Repeat exactly the stretch of lines from the line containing "# How much further" through the line containing "20.1, 19.9, 20.4)", both included, and nothing else.

------------------------------------

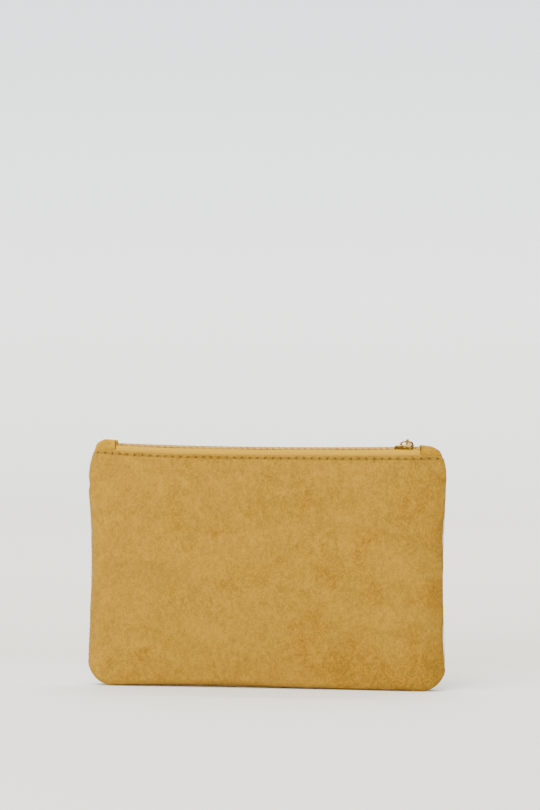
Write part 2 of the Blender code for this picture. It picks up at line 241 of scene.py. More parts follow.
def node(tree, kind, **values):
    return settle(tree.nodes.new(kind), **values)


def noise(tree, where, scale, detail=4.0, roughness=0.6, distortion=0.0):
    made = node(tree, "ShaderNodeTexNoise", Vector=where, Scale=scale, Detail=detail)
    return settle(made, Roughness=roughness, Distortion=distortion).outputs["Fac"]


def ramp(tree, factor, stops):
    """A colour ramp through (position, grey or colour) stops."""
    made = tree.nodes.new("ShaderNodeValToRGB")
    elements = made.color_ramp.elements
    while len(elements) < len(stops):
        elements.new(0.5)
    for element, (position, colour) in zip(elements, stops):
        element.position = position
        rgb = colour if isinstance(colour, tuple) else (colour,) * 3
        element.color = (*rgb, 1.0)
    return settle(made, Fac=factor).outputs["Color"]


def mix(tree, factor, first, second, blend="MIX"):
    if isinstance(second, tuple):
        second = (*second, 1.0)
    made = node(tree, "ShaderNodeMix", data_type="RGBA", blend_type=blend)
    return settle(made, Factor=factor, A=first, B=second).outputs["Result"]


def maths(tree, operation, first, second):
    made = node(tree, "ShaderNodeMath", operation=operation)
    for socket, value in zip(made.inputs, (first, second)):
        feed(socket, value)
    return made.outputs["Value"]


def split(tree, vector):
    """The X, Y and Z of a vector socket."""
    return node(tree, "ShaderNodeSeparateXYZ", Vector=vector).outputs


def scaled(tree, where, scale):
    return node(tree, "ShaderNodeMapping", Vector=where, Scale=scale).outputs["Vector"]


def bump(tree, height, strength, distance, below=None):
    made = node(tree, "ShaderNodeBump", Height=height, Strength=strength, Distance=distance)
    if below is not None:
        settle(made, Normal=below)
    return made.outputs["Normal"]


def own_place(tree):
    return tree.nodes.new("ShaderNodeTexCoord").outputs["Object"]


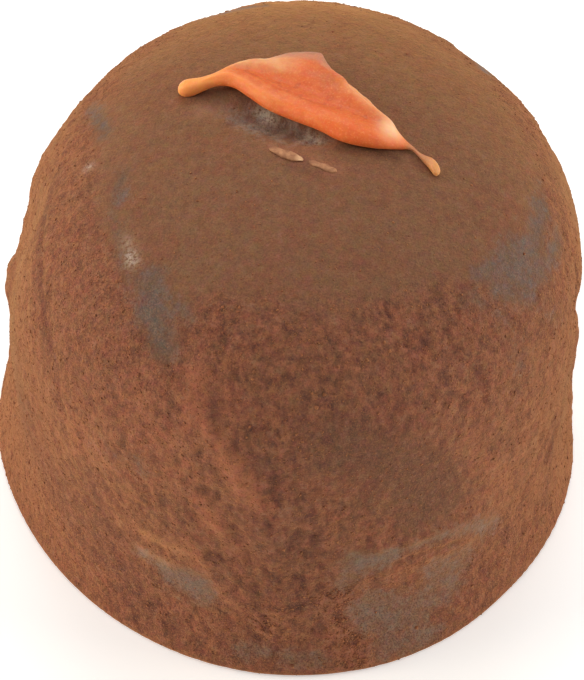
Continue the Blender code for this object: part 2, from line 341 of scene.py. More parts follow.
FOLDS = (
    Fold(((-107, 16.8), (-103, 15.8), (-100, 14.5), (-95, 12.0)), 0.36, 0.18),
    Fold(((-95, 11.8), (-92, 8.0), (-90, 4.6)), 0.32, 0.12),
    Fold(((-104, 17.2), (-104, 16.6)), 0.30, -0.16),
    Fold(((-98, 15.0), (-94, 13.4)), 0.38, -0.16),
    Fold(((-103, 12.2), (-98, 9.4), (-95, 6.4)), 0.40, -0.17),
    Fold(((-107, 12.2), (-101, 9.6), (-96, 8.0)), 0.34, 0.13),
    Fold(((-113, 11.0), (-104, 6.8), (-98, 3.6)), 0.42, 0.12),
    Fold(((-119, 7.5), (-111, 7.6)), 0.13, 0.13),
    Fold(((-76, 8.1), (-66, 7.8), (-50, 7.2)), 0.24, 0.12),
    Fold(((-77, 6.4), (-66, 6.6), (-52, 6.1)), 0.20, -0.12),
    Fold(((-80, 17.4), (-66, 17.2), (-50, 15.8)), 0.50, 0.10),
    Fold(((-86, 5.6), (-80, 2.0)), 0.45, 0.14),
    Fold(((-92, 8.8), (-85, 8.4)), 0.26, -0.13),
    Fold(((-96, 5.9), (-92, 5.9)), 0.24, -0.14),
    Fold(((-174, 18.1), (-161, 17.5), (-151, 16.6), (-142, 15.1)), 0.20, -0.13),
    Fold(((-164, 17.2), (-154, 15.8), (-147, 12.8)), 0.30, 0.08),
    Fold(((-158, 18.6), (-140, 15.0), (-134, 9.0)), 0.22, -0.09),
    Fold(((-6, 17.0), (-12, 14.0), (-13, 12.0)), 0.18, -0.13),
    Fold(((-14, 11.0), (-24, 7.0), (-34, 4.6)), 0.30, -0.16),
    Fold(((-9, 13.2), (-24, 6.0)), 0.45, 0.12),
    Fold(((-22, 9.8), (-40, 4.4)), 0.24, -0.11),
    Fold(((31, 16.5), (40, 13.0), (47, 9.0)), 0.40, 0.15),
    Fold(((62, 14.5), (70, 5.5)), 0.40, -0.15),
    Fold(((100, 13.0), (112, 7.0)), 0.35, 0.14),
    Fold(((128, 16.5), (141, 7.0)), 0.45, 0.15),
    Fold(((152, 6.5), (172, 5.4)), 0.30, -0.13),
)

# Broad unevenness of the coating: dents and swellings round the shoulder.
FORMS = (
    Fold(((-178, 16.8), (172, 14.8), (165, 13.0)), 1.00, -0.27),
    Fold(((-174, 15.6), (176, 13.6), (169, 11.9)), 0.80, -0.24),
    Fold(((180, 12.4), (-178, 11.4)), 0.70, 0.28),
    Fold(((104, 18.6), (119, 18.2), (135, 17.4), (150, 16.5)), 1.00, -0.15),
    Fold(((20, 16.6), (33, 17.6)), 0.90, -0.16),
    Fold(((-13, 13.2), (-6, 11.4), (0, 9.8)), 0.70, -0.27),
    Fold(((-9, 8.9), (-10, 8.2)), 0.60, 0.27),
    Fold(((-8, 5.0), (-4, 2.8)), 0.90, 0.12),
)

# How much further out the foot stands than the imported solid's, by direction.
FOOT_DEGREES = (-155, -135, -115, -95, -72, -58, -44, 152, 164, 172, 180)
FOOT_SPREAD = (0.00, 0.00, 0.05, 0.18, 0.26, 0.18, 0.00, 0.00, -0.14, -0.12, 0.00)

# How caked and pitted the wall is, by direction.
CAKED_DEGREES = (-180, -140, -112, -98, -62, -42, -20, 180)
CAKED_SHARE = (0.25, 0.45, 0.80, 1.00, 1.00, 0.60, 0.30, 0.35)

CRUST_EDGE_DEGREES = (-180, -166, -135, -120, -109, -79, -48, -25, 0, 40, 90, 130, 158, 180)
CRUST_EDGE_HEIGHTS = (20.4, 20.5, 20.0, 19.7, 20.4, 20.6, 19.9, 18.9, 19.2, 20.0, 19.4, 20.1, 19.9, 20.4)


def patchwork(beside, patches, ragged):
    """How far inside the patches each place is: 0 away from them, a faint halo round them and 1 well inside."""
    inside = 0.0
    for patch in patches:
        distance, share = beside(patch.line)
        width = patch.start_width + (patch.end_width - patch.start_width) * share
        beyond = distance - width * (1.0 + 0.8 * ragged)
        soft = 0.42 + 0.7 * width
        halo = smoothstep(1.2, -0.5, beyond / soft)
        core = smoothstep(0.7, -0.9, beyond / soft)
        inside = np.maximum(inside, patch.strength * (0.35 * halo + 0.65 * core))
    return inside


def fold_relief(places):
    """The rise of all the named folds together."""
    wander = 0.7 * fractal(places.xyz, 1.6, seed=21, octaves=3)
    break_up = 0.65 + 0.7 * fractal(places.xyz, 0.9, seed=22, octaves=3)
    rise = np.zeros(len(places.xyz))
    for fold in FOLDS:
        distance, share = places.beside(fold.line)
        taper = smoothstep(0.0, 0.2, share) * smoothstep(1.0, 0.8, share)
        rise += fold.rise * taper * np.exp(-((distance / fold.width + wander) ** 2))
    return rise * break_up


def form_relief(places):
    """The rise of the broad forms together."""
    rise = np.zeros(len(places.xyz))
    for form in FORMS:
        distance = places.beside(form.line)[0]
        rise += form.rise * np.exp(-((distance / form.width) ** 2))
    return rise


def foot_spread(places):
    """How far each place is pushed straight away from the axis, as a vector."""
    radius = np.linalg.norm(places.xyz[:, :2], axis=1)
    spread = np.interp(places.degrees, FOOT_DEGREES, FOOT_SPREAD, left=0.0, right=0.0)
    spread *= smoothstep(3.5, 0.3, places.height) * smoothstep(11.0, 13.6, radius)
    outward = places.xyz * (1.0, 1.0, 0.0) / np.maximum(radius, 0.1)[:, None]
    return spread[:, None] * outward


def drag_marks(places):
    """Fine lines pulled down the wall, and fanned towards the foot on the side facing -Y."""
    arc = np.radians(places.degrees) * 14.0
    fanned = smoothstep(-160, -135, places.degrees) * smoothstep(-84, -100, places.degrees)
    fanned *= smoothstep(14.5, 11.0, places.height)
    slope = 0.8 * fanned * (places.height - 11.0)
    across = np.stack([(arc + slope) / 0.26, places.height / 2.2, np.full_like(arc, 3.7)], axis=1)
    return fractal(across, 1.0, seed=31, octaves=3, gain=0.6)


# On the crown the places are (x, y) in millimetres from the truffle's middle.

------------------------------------

(RESULT FOR THIS EXERCISE):
# How much further out the foot stands than the imported solid's, by direction.
FOOT_DEGREES = (-155, -135, -115, -95, -72, -58, -44, 152, 164, 172, 180)
FOOT_SPREAD = (0.00, 0.00, 0.05, 0.18, 0.26, 0.18, 0.00, 0.00, -0.14, -0.12, 0.00)

# How caked and pitted the wall is, by direction.
CAKED_DEGREES = (-180, -140, -112, -98, -62, -42, -20, 180)
CAKED_SHARE = (0.25, 0.45, 0.80, 1.00, 1.00, 0.60, 0.30, 0.35)

CRUST_EDGE_DEGREES = (-180, -166, -135, -120, -109, -79, -48, -25, 0, 40, 90, 130, 158, 180)
CRUST_EDGE_HEIGHTS = (20.4, 20.5, 20.0, 19.7, 20.4, 20.6, 19.9, 18.9, 19.2, 20.0, 19.4, 20.1, 19.9, 20.4)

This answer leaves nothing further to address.